The Spectral Response of Pastures in an Intensively Managed Dairy System

All grazing-based industries require information on their feed resources in order to manage them optimally. Gathering this information through traditional methods for measuring pasture biomass is time-consuming and error-prone, resulting in increased interest in remotely-sensed methods. Remote sensing used to monitor feed resources in farming systems differs from remote sensing of systems such as forestry because of how the time-scale of management practices impacts on the growth rate and accumulation patterns of biomass. Also, in operational systems, designed for near real-time delivery to end-users of quantitative pasture measurements, we are restricted to the commercially available broad-band high-resolution sensors. The goal of this paper is to understand how remotely-sensed observations of pastures in an intensively managed dairy system change in relation to intensive management practices, so that better image analysis and ground-validation methods can be developed for measuring and monitoring such systems.
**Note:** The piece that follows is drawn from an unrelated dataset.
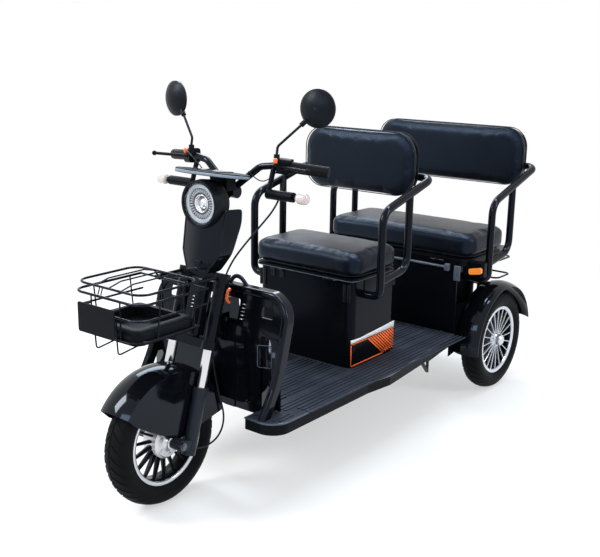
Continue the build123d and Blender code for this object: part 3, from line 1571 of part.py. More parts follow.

At two dates in the growing season we examined high-resolution (SPOT-5 and Ikonos) images of an intensively managed perennial dairy farm in Victoria (Australia). We showed that the observed spectral response in the images varied with the length of time since the paddock was grazed, consistent with the re-growth of pastures post-grazing. The operational remote sensing of pastures is often restricted by the range of spectral bands that are available on broad-band sensors. However, these results suggest that when choosing a vegetation index for intensively managed dairy pastures it should incorporate the short-wave infrared (SWIR) band to improve observations of recently grazed pastures and tune analyses based on the spectral response.